Task goal >> Make an exact copy of the listing below.

Data >>
★ ★ ★
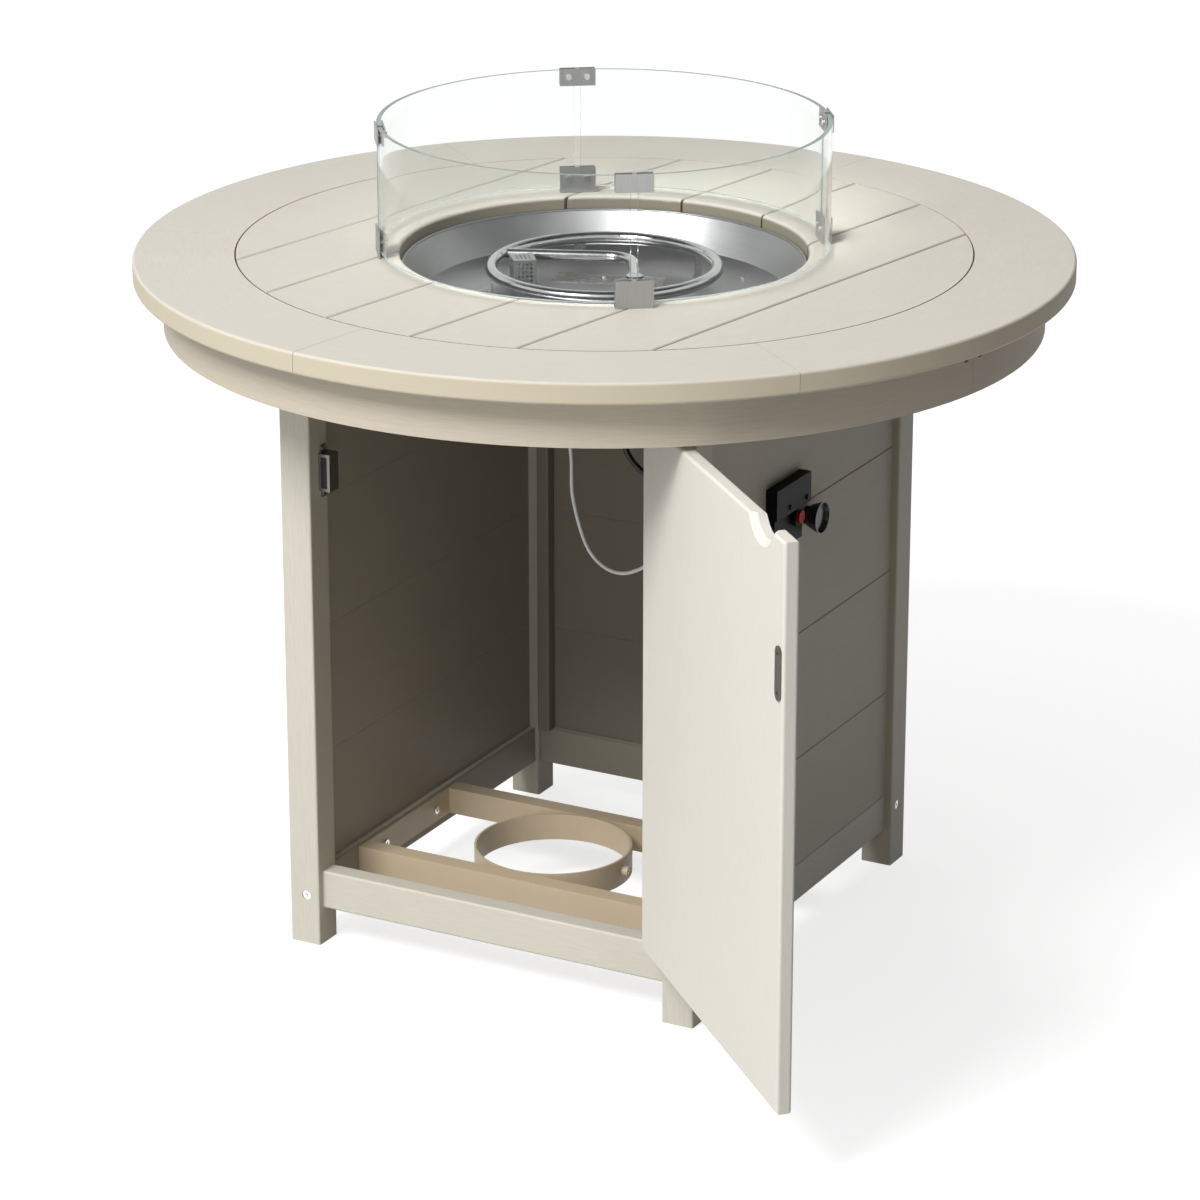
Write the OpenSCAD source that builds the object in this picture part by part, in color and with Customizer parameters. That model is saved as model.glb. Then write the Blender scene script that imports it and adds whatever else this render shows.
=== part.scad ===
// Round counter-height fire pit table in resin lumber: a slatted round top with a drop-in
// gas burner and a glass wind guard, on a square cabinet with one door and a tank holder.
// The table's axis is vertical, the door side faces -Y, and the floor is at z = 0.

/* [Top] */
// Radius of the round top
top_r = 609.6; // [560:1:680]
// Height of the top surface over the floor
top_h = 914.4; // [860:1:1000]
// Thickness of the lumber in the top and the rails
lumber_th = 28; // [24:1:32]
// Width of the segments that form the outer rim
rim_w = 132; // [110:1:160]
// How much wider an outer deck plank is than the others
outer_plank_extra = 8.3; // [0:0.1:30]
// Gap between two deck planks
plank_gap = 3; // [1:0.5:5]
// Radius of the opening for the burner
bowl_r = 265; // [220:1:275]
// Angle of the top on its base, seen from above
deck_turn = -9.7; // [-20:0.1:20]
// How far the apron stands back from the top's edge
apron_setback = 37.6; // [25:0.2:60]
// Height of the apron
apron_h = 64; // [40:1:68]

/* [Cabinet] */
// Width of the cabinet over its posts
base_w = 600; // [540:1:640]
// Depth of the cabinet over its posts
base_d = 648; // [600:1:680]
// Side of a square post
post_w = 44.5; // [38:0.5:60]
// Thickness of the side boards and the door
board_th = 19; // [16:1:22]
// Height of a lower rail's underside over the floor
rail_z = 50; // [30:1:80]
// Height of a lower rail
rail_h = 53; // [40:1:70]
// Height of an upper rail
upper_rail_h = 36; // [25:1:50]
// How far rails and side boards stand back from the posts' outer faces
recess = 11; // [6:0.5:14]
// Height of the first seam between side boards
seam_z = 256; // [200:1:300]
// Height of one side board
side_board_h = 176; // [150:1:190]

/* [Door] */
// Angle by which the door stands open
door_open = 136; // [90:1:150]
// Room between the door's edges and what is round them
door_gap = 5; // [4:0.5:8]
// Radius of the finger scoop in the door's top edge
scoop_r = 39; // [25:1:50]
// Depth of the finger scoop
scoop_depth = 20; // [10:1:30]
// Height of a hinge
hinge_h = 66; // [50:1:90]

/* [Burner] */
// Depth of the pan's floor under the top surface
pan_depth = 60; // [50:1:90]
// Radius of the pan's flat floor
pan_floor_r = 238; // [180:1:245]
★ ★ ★
The result >>
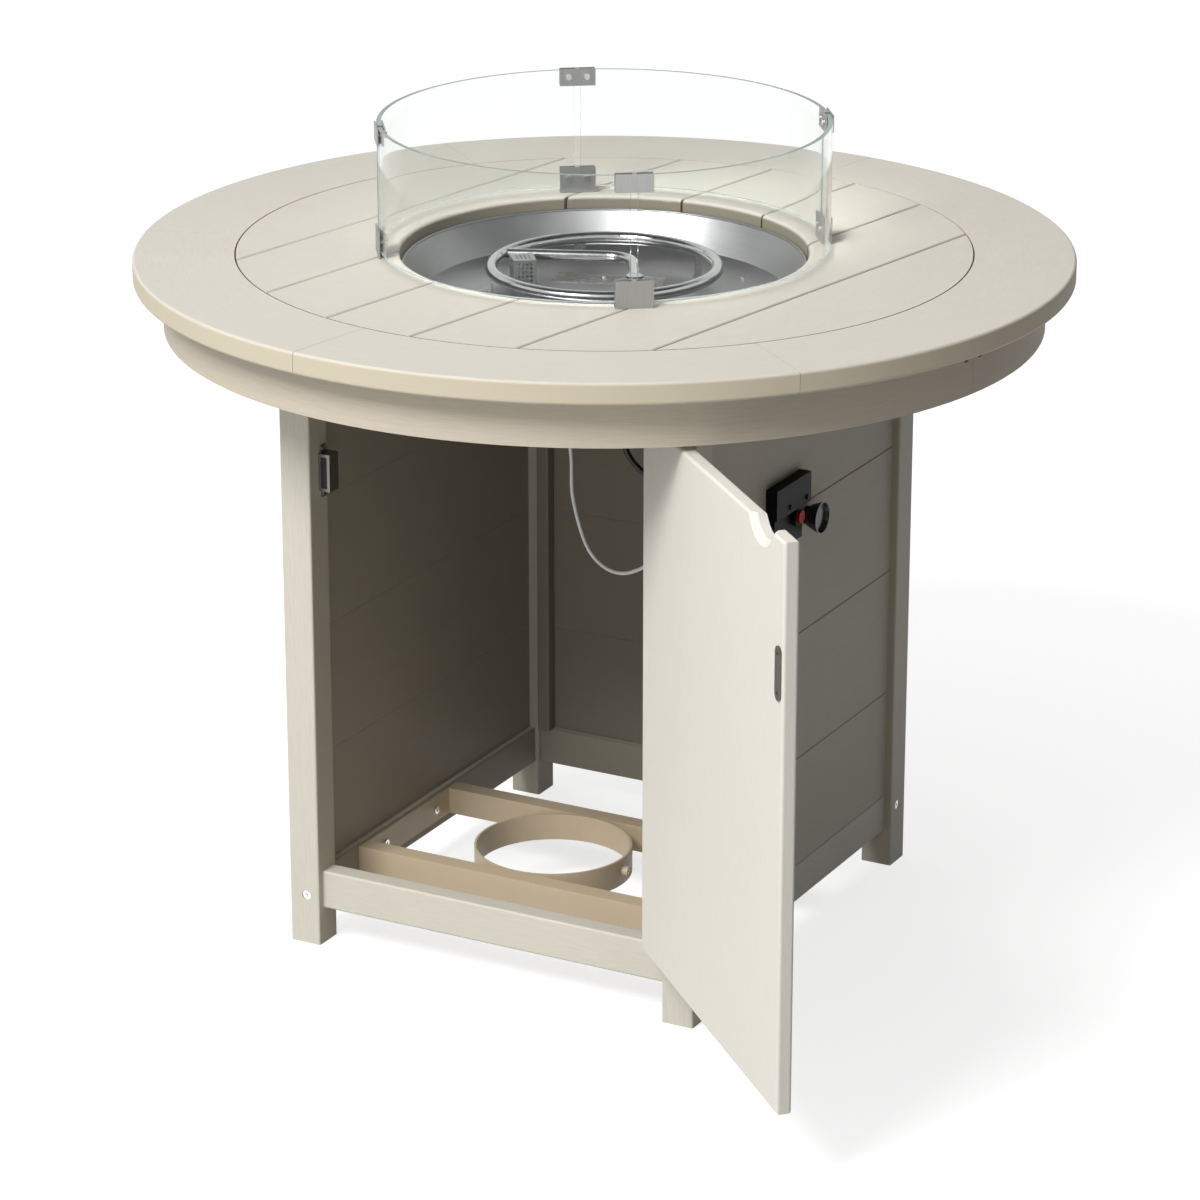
Write the OpenSCAD source that builds the object in this picture part by part, in color and with Customizer parameters. That model is saved as model.glb. Then write the Blender scene script that imports it and adds whatever else this render shows.
=== part.scad ===
// Round counter-height fire pit table in resin lumber: a slatted round top with a drop-in
// gas burner and a glass wind guard, on a square cabinet with one door and a tank holder.
// The table's axis is vertical, the door side faces -Y, and the floor is at z = 0.

/* [Top] */
// Radius of the round top
top_r = 609.6; // [560:1:680]
// Height of the top surface over the floor
top_h = 914.4; // [860:1:1000]
// Thickness of the lumber in the top and the rails
lumber_th = 28; // [24:1:32]
// Width of the segments that form the outer rim
rim_w = 132; // [110:1:160]
// How much wider an outer deck plank is than the others
outer_plank_extra = 8.3; // [0:0.1:30]
// Gap between two deck planks
plank_gap = 3; // [1:0.5:5]
// Radius of the opening for the burner
bowl_r = 265; // [220:1:275]
// Angle of the top on its base, seen from above
deck_turn = -9.7; // [-20:0.1:20]
// How far the apron stands back from the top's edge
apron_setback = 37.6; // [25:0.2:60]
// Height of the apron
apron_h = 64; // [40:1:68]

/* [Cabinet] */
// Width of the cabinet over its posts
base_w = 600; // [540:1:640]
// Depth of the cabinet over its posts
base_d = 648; // [600:1:680]
// Side of a square post
post_w = 44.5; // [38:0.5:60]
// Thickness of the side boards and the door
board_th = 19; // [16:1:22]
// Height of a lower rail's underside over the floor
rail_z = 50; // [30:1:80]
// Height of a lower rail
rail_h = 53; // [40:1:70]
// Height of an upper rail
upper_rail_h = 36; // [25:1:50]
// How far rails and side boards stand back from the posts' outer faces
recess = 11; // [6:0.5:14]
// Height of the first seam between side boards
seam_z = 256; // [200:1:300]
// Height of one side board
side_board_h = 176; // [150:1:190]

/* [Door] */
// Angle by which the door stands open
door_open = 136; // [90:1:150]
// Room between the door's edges and what is round them
door_gap = 5; // [4:0.5:8]
// Radius of the finger scoop in the door's top edge
scoop_r = 39; // [25:1:50]
// Depth of the finger scoop
scoop_depth = 20; // [10:1:30]
// Height of a hinge
hinge_h = 66; // [50:1:90]

/* [Burner] */
// Depth of the pan's floor under the top surface
pan_depth = 60; // [50:1:90]
// Radius of the pan's flat floor
pan_floor_r = 238; // [180:1:245]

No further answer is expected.